As I previously said, If you know your family usage you don't need over powerful equipment and large storage

They also recover in a few minutes, so if someone wants a fast full bath, you hang on for 10 minutes and then you can fill the bath pronto too.

Reply to
IMM

Complete rubbish.

Assuming small 100 litre baths and that the store is designed to fill that bath at 40C, then the total period required is the 5 minutes to fill the first bath, plus the 11 lpm to fill the other bath, which is 9 minutes, giving a total of 14 minutes. Your calculation breaks the law of conservation of energy. The energy supplied to the baths must either be stored or converted by the boiler during the period in question.

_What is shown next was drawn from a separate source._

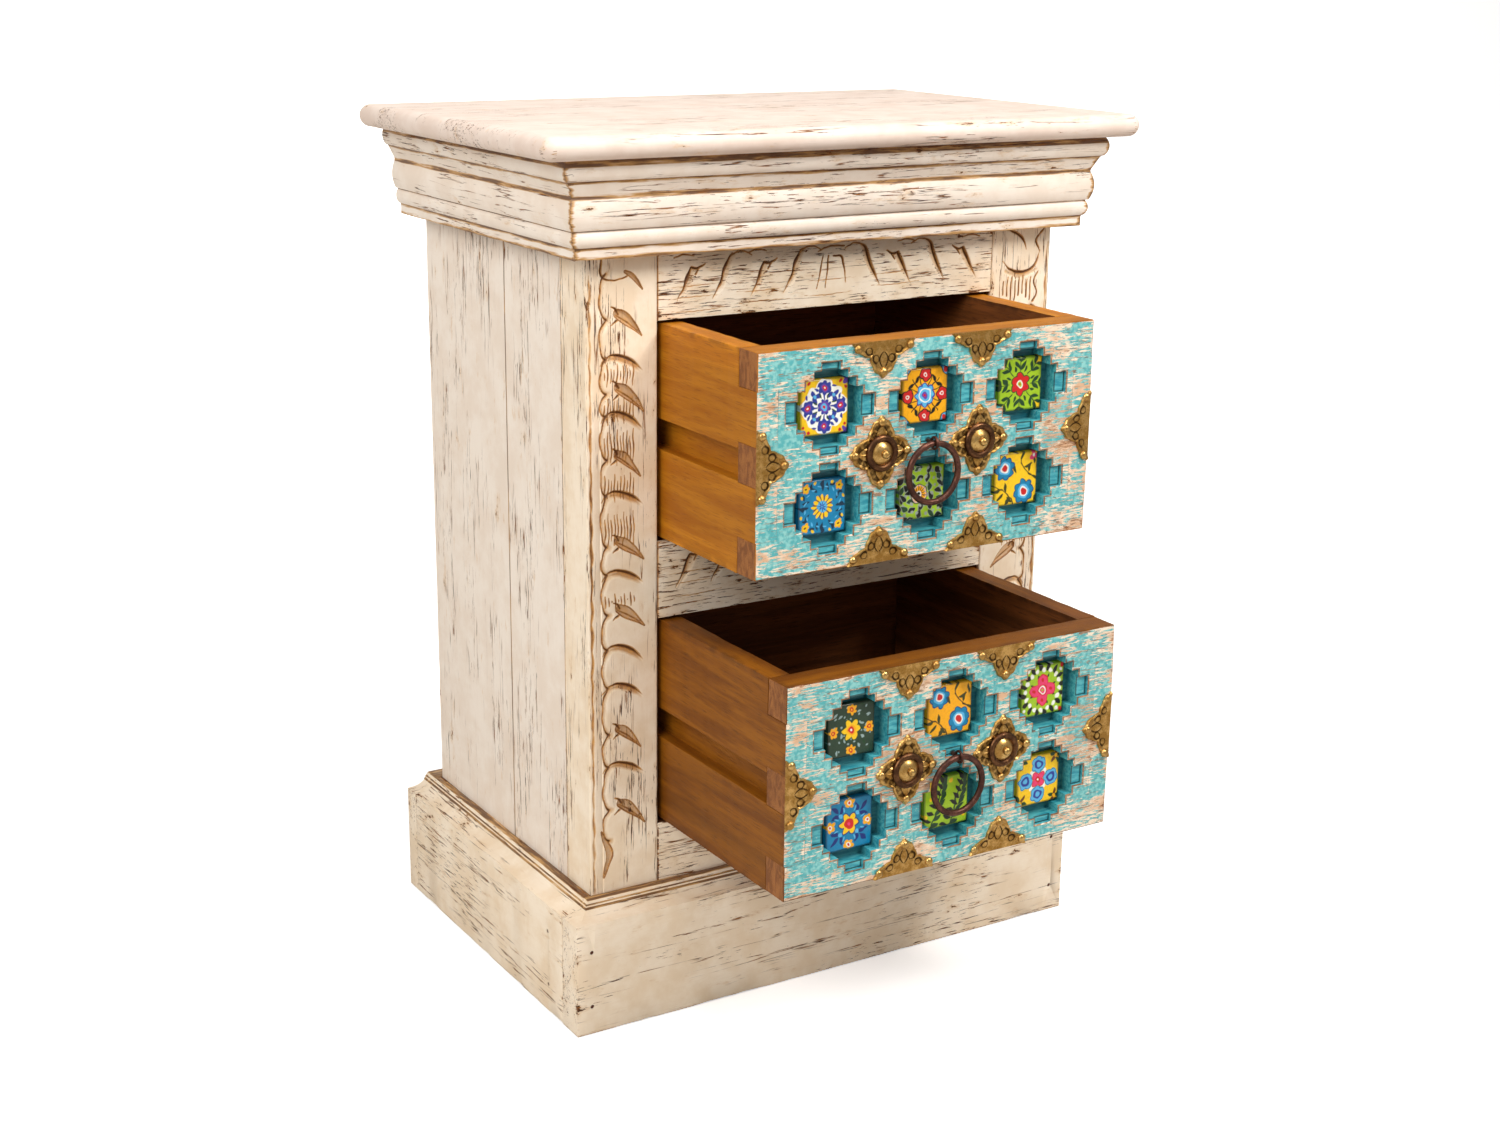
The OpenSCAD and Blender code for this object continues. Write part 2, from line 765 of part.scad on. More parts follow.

Your incorrect assumptions are (1) Each bath would get 20lpm until half full.

-> incorrect. Each bath would get 10lpm until half full. (2) Each bath would subsequently get 11lpm until full

-> incorrect. Each bath would get 5.5lpm until full.

Assuming that the bath is again a miserly 100l, this gives: Until half full 5 minutes Until full, a further 9 minutes.

Oh look, you get exactly the same time as my previous calculation using a different method. It basically doesn't matter how you do the calculation, or how you fill the baths, simultaneously or in sequence. It will still take 14 minutes to fill both simultaneously, unless you allow the store to fully recover and don't count the time that recovery takes.

As the store is capable of providing an additional 9lpm for 5 minutes, the boiler at full power will recover in just over 4 minutes. You could fill the first bath in 5 minutes, wait 4 minutes for full recovery and then fill the second bath in 5 minutes. Shock horror! That also takes 14 minutes!

What is not is dispute is that a boiler designed this way could be an extremely useful product that would satisfy the needs of a large number of domestic users, far more than an instantaneous combi of the same burner power. However, fill 2 baths in 6 minutes? IT WILL NOT!

Christian.

Reply to
Christian McArdle

I know I just looked at again. That is what you get when rushing.